Baku cited France’s allegedly “biased position” against Azerbaijan as the reason for skipping those talks in Spain.
The Azerbaijani leader also appears to have canceled another meeting which the EU’s Michel planned to host in Brussels in late October.
Most recently Azerbaijan refused to attend a meeting with Armenia at the level of foreign ministers in Washington after allegedly “one-sided and biased” remarks by a senior U.S. official made during a congressional hearing on Nagorno-Karabakh. That meeting had reportedly been scheduled to take place on November 20.
Over the weekend Azerbaijan said that it did not accept the mediation of the United States, but was ready to continue negotiations in the Brussels format.
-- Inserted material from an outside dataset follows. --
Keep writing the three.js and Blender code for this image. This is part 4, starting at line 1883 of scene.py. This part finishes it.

Brussels has said it is ready to organize a meeting as soon as possible, but there is still no progress in this matter.
Arman Yeghoyan, a member of the pro-government Civil Contract faction in the Armenian parliament, said he believed that in order to bring Azerbaijan to a constructive field, the mediators should “make coherent assessments of the parties’ steps and speak directly.”
“It is about giving up a little bit of that political correctness to speak directly and clearly. In my opinion, that’s what negotiations are all about, if we mean real negotiations and not just protocol meetings. In real negotiations there should be rhetoric expressing real intentions, including by mediators. If the mediators try to always be in the field of some kind of political correctness, it will make the negotiations more difficult and not easier,” Yeghoyan, who heads the Armenian parliament’s standing commission on European integration issues, said.
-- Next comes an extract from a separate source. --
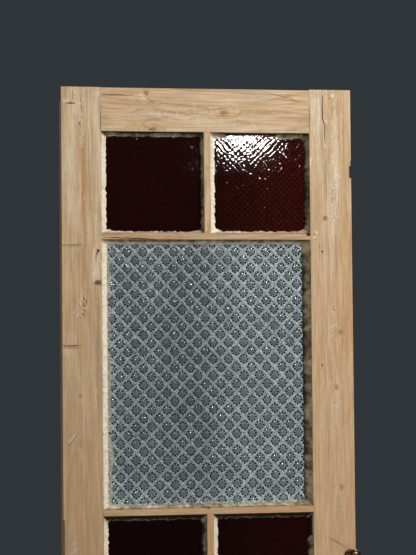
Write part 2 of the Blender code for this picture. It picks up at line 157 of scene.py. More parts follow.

Along with skipping negotiations on Western platforms Baku declares that peace and security must be ensured by regional actors. Azerbaijan, in particular, suggests meeting in Tbilisi, Moscow, or negotiating directly, without mediators.
Turkish President Recep Tayyip Erdogan on Monday also criticized the West for “failing to understand” that “a new era has begun in the region after the Karabakh war.”
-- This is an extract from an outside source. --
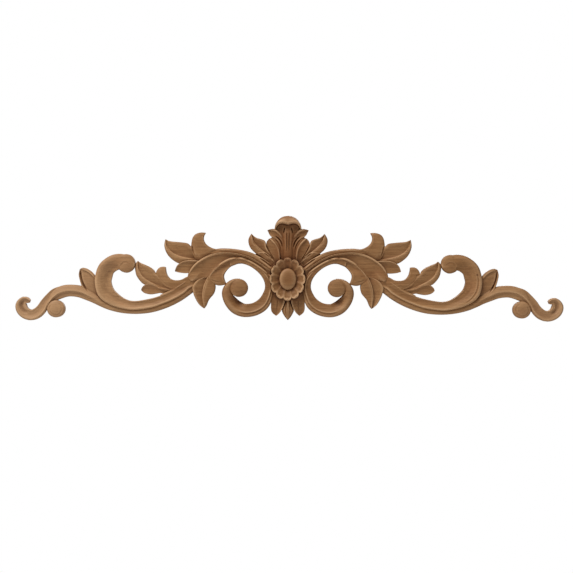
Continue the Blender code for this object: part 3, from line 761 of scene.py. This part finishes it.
@dataclass
class Crown(Ornament):
    """The leafy crown above the rosette, with its hooded bulb."""

    sides: tuple[int, ...] = BOTH_SIDES
    paired: tuple[Element, ...] = (
        Leaf("crown_outer", only(Section.FOLD),
             ((12, 16), (17.5, 21.7), (26.1, 28), (31.1, 32.7), (34.8, 37), (36.4, 45.4)),
             ((12, 20), (20, 29), (22.5, 37.3), (25, 39.2), (28, 40.2), (31.8, 41.4), (34.8, 43.6),
              (36.4, 45.4)),
             ((18, 14), (27, 22.5), (32.7, 26), (37.3, 30.7), (39.4, 36), (39.2, 40.8), (36.4, 45.4)),
             (7, 8.8, 9, 8.8, 8.4, 7.6)),
        Leaf("crown_lower", only(Section.CUP),
             ((12, 13), (18, 17.5), (24, 21.6), (28.5, 24.2), (32.6, 24.9)),
             ((12, 16), (17.7, 22.2), (21.9, 25.9), (25.6, 27.2), (29.6, 26.9), (32.6, 24.9)),
             ((13, 10), (20, 15), (25, 18.9), (29.5, 21.4), (32.6, 24.9)),
             (8.2, 9.2, 9, 8.6, 7.6)),
        Leaf("crown_middle", only(Section.CUP),
             ((11, 16), (14.5, 24), (17, 31), (18.6, 40.6)),
             ((7, 14), (8.3, 23), (9.2, 28), (11, 32.6), (14.4, 37.3), (18.6, 40.6)),
             ((14.4, 17), (18.3, 25.8), (21.4, 32.8), (21.3, 37.2), (18.6, 40.6)),
             (8.8, 9.8, 9.6, 9.2, 8.4)),
        Leaf("crown_tip", only(Section.CUP),
             ((3.4, 22), (4.8, 32), (7.4, 39), (11, 43.6), (15.2, 46.4), (20.7, 48.7)),
             ((2.6, 22), (3.2, 34), (5.4, 41.6), (8.6, 46.6), (11.6, 48.9), (15, 49.7), (18, 49.7),
              (20.7, 48.7)),
             ((5, 20), (6.8, 32), (10, 37.5), (13, 40.8), (16.4, 42.2), (18.5, 44.4), (19.5, 46.6),
              (20.7, 48.7)),
             (7.8, 8.5, 9.4, 10.2, 9.6, 8)),
        Leaf("crown_hood", only(Section.HOOD),
             ((12.8, 46.5), (12.9, 51), (11.5, 54.4), (8.6, 56.7), (5, 57.2), (2.2, 56.8), (-0.8, 56)),
             ((13.2, 46.5), (13.4, 50.5), (12.4, 55), (9.2, 59.6), (4.7, 62.4), (-0.8, 63.2)),
             ((12.3, 46.5), (12.1, 50.4), (10.8, 53), (8.2, 55.1), (5.2, 55.5), (2.4, 54.9), (-0.8, 54)),
             (9.4, 11, 12.6, 13.4, 13.8, 13.8), 1),
    )
    middle: tuple[Element, ...] = (
        Leaf.even("crown_floor", ((0, 8), (0, 26), (0, 45), (0, 61)),
                  ((12, 8), (17, 18), (21.6, 28.5), (21.8, 34), (17, 41), (12.8, 46), (12.7, 51),
                   (10.8, 56.5), (6, 60), (0, 61)), (7.4, 7.8, 8.2, 8.4, 8.6)),
        Stem("crown_spine", only(Section.STRAP), (
            (0, 14, 4.6, 8.8), (0, 30, 4.9, 9.4), (0, 40, 5.3, 9.8), (0, 47, 5.6, 9.4), (0, 52, 5, 8.6),
            (0, 58, 3, 8.4))),
    )
    strokes: tuple[Stroke, ...] = (
        Stroke("spine_line", ((1.05, 27), (1.05, 38), (1.25, 47)), 0.75, 1.2, 0.4, 0.2),
        Stroke("hood_pocket", ((9, 52.6), (7.6, 50), (6.2, 47)), 2.6, 0.5, 0.04, 0.8),
        Stroke("hood_notch", ((3.4, 51.6), (3.9, 49), (4.5, 45.4)), 0.8, 1.5, 0.2, 0.4),
        Stroke("middle_flute", ((3.8, 30), (4.1, 34), (5, 39), (6.8, 43.4)), 0.8, 0.5, 0.5, 0.4),
        Stroke("outer_flute", ((5.4, 31), (6.4, 35.8), (9, 40), (12.8, 43.3)), 1, 1.7, 0.35, 0.35),
        Stroke("tip_flute", ((7, 26), (7.8, 32), (10.2, 37), (13.6, 40.4)), 0.9, 1, 0.5, 0.3),
        Stroke("outer_crease", ((13.6, 19), (18.2, 27), (21.6, 33.8)), 0.8, 1),
        Stroke("leaf_wedge", ((14.8, 11.4), (21.9, 16.8), (27.8, 20.8)), 1, 1.4, 0.1, 0.3),
        Stroke("lower_crease", ((14.7, 18.6), (19, 22.6), (23.5, 25.8)), 0.7, 0.7, 0.2, 0.3),
        Stroke("middle_rib", (
            (18.2, 40.2), (15.5, 38), (12.8, 35), (10.7, 32), (9.3, 27.3), (8.5, 22)), 0.7, -0.5),
        Stroke("tip_rib", (
            (19.4, 47.9), (17.2, 48.6), (14.4, 48.9), (11.2, 47.6), (8.4, 44.8), (6.2, 41)), 0.8, -0.5),
        Stroke("outer_midrib", (
            (36, 41.5), (35.4, 38.4), (31.6, 33.2), (26.4, 28.3), (21.1, 24.2), (17.5, 21)), 0.7, -0.4),
        Stroke("lower_rib", (
            (31.7, 25.4), (29.4, 26), (25.4, 26.3), (21.9, 25), (17.7, 21.4)), 0.7, -0.4),
    )


@dataclass
class Pendant(Ornament):
    """The three short leaves below the rosette."""

    sides: tuple[int, ...] = BOTH_SIDES
    paired: tuple[Element, ...] = (
        Leaf("pendant_side", only(Section.CUP),
             ((10, -14), (10.5, -24), (11, -30), (11.7, -36.7)),
             ((4, -14), (3.2, -22), (4.6, -27.5), (6.8, -31.8), (8.8, -34.4), (11.7, -36.7)),
             ((17, -14), (16.9, -24.3), (16.9, -29.5), (15.6, -33.4), (11.7, -36.7)),
             (9.2, 9.2, 8.8, 7.6)),
    )
    middle: tuple[Element, ...] = (
        Leaf.even("pendant_middle", ((0, -16), (0, -24), (0, -32), (0, -41)),
                  ((1.5, -16), (2, -23), (5.4, -29.5), (5.9, -32), (3.4, -37), (0, -41)),
                  (8.8, 8.6, 8.2, 7)),
        Dome("pendant_floor", 0, -23, 8.5, 10.5, 4.6, 5.2),
    )
    strokes: tuple[Stroke, ...] = (
        Stroke("side_groove", ((10.2, -20), (10.6, -27), (11.2, -33)), 0.9, 0.5, 0.2, 0.5),
        Stroke("middle_groove", ((1.5, -22), (1.9, -27), (2.4, -32), (1.4, -36.5)), 0.8, 0.7, 0.2, 0.5),
    )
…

“Those who have been provoking Armenia for years, seeking benefit for themselves from the sufferings of all people living in this geographic region, have actually caused the greatest harm to Armenia. Using the Armenians, they condemned them to distrust and gave them empty dreams that were impossible to fulfill. Armenia should see and accept these realities,” said the Turkish president, as quote by Azerbaijan’s AzerTac news agency.
“It would be more correct that the people and leaders of Armenia seek security not thousands of kilometers away, but in peace and cooperation with their neighbors. No amount of munitions sent by Western countries can replace the stability that will bring lasting peace,” he added, calling on Armenia “to shake the hand of peace extended by the Azerbaijanis.”
“I repeat that we, Turkey, are also ready to take necessary steps for the success of the process in cooperation with Azerbaijan,” Erdogan said.
Political analyst Tigran Grigorian believes that this means that Azerbaijan has a clear plan to move the negotiation process to the region, by which it tries to bypass the principles already formed in the West.
“After Azerbaijan’s September military operation [in Nagorno-Karabakh], there is also some pressure against Baku. It cannot be said that this pressure is very big, but still there is some pressure, and Baku does not like all this, and that is also the reason why it is trying to bring the processes out of the Western influence. In that matter, of course, the interests of Baku and Moscow coincide,” Grigorian said.
Moscow regularly announces that it is ready to organize a new trilateral meeting. Last week, Armenia’s ambassador to Russia told the Russian Interfax news agency that Yerevan is considering the proposal to hold a meeting of foreign ministers in Russia. So far, however, official Yerevan has not announced whether there is a specific agreement on that. It also remains unclear whether the Armenian side is ready to accept the offer to negotiate in Moscow against the background of increasingly sour relations between Armenia and Russia.
At this moment, it is clear that Armenia has not yet replied to the latest version of a draft peace treaty that Baku says it handed over to Yerevan in September. Recently, Azerbaijan has criticized Armenia for “dragging out” the process.
The pro-government lawmaker in Yerevan said “we are working” on it.
“It’s not a kind of work that can be done quickly. There were times that they [Baku] also delayed their reply. It’s negotiations. It’s not a train that has to be on time and that we can say is late. Discussions are going on, discussions are going on also within the state, which may last a week longer or shorter,” Yeghoyan said.
Despite what appears to be a stalled negotiation process, the Armenian official said he still saw the possibility of signing a peace treaty with Azerbaijan by the end of the year.
“Processes are underway. Yes, they did refuse to participate in negotiations, but that does not mean that the processes have stopped. Besides, they have separate relations with different centers in the world, too, and these relations also impact our relations. And their relations with these centers have not ceased,” Yeghoyan told RFE/RL’s Armenian Service.